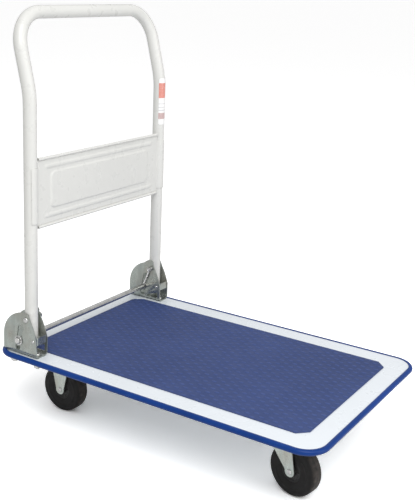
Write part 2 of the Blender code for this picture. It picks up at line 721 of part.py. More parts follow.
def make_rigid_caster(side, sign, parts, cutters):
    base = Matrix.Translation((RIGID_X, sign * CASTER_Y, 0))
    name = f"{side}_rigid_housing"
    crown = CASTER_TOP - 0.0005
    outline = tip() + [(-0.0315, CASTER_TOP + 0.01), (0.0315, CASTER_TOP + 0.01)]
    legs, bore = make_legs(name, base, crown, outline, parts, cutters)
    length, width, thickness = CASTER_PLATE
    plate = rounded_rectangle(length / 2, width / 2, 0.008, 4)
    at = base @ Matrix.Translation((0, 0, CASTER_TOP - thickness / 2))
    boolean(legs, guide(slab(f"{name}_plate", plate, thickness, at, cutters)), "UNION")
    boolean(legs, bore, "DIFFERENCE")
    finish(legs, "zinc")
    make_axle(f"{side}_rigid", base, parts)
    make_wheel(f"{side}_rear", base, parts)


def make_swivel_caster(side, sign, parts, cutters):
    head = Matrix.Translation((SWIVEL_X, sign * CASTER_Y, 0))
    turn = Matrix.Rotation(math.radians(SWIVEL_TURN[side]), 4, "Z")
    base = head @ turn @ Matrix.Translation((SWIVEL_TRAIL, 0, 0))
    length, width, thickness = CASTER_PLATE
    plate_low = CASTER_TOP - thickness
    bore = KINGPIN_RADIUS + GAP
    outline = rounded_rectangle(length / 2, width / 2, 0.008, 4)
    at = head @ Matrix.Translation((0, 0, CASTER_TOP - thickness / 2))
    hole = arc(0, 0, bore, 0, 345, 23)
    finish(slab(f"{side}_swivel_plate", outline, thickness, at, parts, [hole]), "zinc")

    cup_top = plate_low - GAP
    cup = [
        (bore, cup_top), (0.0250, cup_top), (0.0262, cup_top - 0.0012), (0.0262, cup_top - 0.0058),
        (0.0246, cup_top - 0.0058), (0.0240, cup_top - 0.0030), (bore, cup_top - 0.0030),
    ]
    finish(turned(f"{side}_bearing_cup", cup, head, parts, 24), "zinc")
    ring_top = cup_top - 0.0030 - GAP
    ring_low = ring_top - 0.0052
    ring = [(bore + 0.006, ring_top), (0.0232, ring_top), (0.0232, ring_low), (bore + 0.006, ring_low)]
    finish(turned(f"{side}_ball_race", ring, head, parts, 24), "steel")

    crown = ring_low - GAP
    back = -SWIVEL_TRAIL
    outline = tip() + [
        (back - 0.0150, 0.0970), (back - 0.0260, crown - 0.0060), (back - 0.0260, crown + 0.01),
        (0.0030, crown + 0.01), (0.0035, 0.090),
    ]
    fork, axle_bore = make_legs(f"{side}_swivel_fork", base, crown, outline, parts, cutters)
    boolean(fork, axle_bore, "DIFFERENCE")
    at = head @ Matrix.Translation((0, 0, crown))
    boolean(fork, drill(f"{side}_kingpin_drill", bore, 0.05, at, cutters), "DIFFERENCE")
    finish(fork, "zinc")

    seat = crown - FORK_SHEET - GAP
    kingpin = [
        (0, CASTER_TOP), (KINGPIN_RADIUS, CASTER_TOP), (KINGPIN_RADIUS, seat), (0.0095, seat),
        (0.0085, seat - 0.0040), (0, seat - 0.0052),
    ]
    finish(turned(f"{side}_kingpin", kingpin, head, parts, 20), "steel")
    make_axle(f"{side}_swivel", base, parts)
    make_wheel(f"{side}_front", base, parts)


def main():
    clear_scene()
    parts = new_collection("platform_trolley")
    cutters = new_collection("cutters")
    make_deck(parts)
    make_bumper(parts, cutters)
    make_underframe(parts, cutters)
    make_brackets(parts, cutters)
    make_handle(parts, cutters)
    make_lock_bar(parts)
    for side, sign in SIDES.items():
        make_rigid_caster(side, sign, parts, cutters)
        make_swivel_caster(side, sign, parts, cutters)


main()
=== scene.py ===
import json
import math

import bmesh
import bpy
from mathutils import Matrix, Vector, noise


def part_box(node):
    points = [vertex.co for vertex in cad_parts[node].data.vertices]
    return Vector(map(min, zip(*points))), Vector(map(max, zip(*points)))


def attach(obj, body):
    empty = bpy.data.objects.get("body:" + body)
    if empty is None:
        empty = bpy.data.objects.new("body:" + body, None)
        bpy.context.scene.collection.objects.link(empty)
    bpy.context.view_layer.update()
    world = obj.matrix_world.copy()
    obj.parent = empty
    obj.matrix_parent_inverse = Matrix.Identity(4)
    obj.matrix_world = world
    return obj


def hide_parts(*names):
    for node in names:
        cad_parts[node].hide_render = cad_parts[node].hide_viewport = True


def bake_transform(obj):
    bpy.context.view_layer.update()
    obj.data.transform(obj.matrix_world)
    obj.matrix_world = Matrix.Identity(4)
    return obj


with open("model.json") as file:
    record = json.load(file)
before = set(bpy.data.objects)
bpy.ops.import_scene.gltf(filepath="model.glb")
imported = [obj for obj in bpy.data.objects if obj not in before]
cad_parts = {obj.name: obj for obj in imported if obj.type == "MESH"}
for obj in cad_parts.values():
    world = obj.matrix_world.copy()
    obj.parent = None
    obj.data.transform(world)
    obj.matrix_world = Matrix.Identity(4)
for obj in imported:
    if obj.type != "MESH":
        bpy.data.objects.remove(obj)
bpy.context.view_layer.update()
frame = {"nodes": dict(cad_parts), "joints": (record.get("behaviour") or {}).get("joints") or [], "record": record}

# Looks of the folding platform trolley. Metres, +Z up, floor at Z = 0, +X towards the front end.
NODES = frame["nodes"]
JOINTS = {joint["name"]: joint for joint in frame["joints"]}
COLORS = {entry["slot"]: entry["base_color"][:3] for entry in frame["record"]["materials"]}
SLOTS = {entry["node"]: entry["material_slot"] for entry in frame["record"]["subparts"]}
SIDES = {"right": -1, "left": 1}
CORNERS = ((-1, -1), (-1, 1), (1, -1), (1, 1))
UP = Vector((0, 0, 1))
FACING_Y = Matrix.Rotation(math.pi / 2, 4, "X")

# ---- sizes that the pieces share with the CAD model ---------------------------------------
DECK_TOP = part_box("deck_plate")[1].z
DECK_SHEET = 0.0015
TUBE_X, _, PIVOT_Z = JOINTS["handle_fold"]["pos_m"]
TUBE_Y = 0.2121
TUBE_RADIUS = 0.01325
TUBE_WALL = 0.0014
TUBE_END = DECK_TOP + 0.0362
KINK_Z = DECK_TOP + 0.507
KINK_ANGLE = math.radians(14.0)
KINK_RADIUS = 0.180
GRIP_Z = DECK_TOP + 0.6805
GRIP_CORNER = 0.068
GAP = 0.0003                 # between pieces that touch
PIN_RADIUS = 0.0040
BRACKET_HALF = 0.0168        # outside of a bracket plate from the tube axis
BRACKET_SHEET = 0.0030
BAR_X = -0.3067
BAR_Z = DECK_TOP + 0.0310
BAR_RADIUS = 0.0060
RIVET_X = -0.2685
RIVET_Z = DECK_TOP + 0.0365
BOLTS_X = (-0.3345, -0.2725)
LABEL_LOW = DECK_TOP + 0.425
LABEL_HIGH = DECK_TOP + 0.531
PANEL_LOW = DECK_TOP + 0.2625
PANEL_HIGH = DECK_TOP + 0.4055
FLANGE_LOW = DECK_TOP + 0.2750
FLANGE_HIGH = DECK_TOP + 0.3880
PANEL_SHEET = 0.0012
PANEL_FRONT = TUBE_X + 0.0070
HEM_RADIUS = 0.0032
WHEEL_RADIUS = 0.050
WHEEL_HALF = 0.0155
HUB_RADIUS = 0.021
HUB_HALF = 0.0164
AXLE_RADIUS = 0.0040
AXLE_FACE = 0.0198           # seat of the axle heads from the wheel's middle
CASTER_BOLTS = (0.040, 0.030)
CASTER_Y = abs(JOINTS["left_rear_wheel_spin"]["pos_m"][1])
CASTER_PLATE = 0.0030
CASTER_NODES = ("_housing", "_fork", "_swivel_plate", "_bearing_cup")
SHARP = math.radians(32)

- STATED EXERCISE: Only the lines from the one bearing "make_deck(parts)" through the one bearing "bpy.context.scene.collection.objects.link(empty)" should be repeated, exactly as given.

- FULL RESPONSE:
    make_deck(parts)
    make_bumper(parts, cutters)
    make_underframe(parts, cutters)
    make_brackets(parts, cutters)
    make_handle(parts, cutters)
    make_lock_bar(parts)
    for side, sign in SIDES.items():
        make_rigid_caster(side, sign, parts, cutters)
        make_swivel_caster(side, sign, parts, cutters)


main()
=== scene.py ===
import json
import math

import bmesh
import bpy
from mathutils import Matrix, Vector, noise


def part_box(node):
    points = [vertex.co for vertex in cad_parts[node].data.vertices]
    return Vector(map(min, zip(*points))), Vector(map(max, zip(*points)))


def attach(obj, body):
    empty = bpy.data.objects.get("body:" + body)
    if empty is None:
        empty = bpy.data.objects.new("body:" + body, None)
        bpy.context.scene.collection.objects.link(empty)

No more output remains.